*Task to complete:*
Copy each line exactly.

*Material provided:*

......

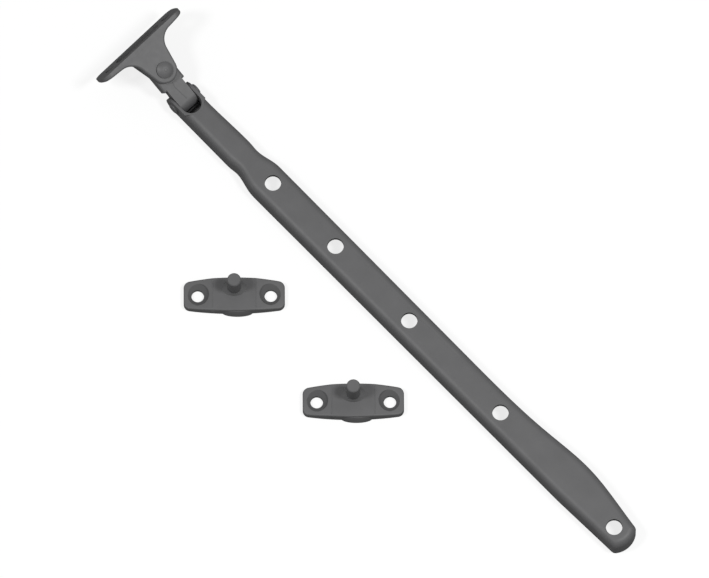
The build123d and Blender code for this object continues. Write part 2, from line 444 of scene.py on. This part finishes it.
@dataclass(kw_only=True)
class ArmCasting(Casting):
    """The arm, with the hollow behind the tongue cast as deep as the photograph shows it dark.

    Args:
        floor_z: height of the hollow's level floor.
        front_x: place that the hollow lies in front of.
        depth: how much deeper the floor goes.
        within: how near a face's height has to be to the floor's.
        level: least upward part of a level face's normal.
    """

    floor_z: float = -5.0 * MM
    front_x: float = -46.0 * MM
    depth: float = 4.4 * MM
    within: float = 0.05 * MM
    level: float = 0.99

    def mesh(self, frame: dict[str, Any]) -> bmesh.types.BMesh:
        """Sinks the hollow's floor in the arm's merged skin.

        Args:
            frame: the loaded frame.

        Returns:
            The arm's mesh.
        """
        bm = super().mesh(frame)
        floor = [face for face in bm.faces if self._is_floor(face)]
        LOG.info("hollow behind the tongue: %d floor faces", len(floor))
        sink(bm, floor, (0, 0, -self.depth))
        return bm

    def _is_floor(self, face: bmesh.types.BMFace) -> bool:
        """Tells whether a face is the hollow's floor.

        Args:
            face: a face of the arm.

        Returns:
            True if it is.
        """
        middle = face.calc_center_median()
        at_height = abs(middle.z - self.floor_z) < self.within
        return face.normal.z > self.level and at_height and middle.x < self.front_x


@dataclass(kw_only=True)
class Detail(Piece):
    """A modelled form that a casting has beside its frame shape.

    Args:
        place: matrix from its own axes to the frame.
    """

    place: Matrix

    def shape(self, bm: bmesh.types.BMesh) -> None:
        """Makes the form in its own axes."""
        raise NotImplementedError

    def mesh(self, frame: dict[str, Any]) -> bmesh.types.BMesh:
        """Makes the form and puts it in its place.

        Args:
            frame: the loaded frame.

        Returns:
            The form's mesh.
        """
        bm = bmesh.new()
        self.shape(bm)
        bmesh.ops.recalc_face_normals(bm, faces=bm.faces)
        bmesh.ops.transform(bm, matrix=self.place, verts=bm.verts)
        return bm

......

*Task response:*
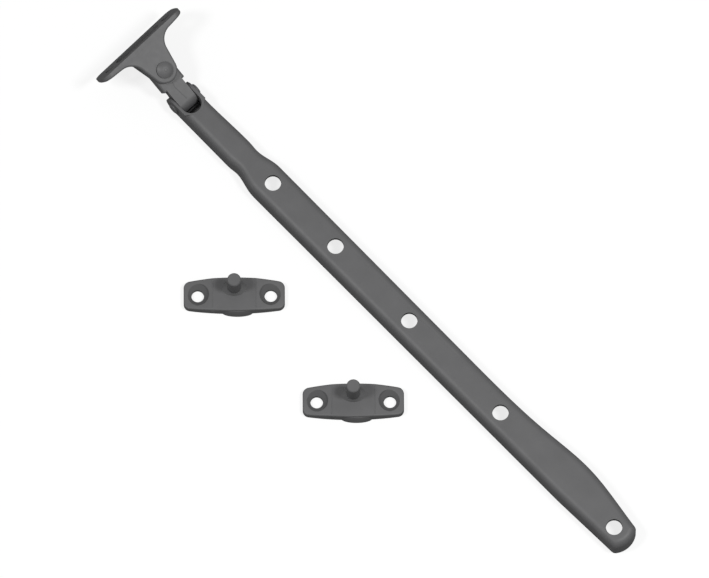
The build123d and Blender code for this object continues. Write part 2, from line 444 of scene.py on. This part finishes it.
@dataclass(kw_only=True)
class ArmCasting(Casting):
    """The arm, with the hollow behind the tongue cast as deep as the photograph shows it dark.

    Args:
        floor_z: height of the hollow's level floor.
        front_x: place that the hollow lies in front of.
        depth: how much deeper the floor goes.
        within: how near a face's height has to be to the floor's.
        level: least upward part of a level face's normal.
    """

    floor_z: float = -5.0 * MM
    front_x: float = -46.0 * MM
    depth: float = 4.4 * MM
    within: float = 0.05 * MM
    level: float = 0.99

    def mesh(self, frame: dict[str, Any]) -> bmesh.types.BMesh:
        """Sinks the hollow's floor in the arm's merged skin.

        Args:
            frame: the loaded frame.

        Returns:
            The arm's mesh.
        """
        bm = super().mesh(frame)
        floor = [face for face in bm.faces if self._is_floor(face)]
        LOG.info("hollow behind the tongue: %d floor faces", len(floor))
        sink(bm, floor, (0, 0, -self.depth))
        return bm

    def _is_floor(self, face: bmesh.types.BMFace) -> bool:
        """Tells whether a face is the hollow's floor.

        Args:
            face: a face of the arm.

        Returns:
            True if it is.
        """
        middle = face.calc_center_median()
        at_height = abs(middle.z - self.floor_z) < self.within
        return face.normal.z > self.level and at_height and middle.x < self.front_x


@dataclass(kw_only=True)
class Detail(Piece):
    """A modelled form that a casting has beside its frame shape.

    Args:
        place: matrix from its own axes to the frame.
    """

    place: Matrix

    def shape(self, bm: bmesh.types.BMesh) -> None:
        """Makes the form in its own axes."""
        raise NotImplementedError

    def mesh(self, frame: dict[str, Any]) -> bmesh.types.BMesh:
        """Makes the form and puts it in its place.

        Args:
            frame: the loaded frame.

        Returns:
            The form's mesh.
        """
        bm = bmesh.new()
        self.shape(bm)
        bmesh.ops.recalc_face_normals(bm, faces=bm.faces)
        bmesh.ops.transform(bm, matrix=self.place, verts=bm.verts)
        return bm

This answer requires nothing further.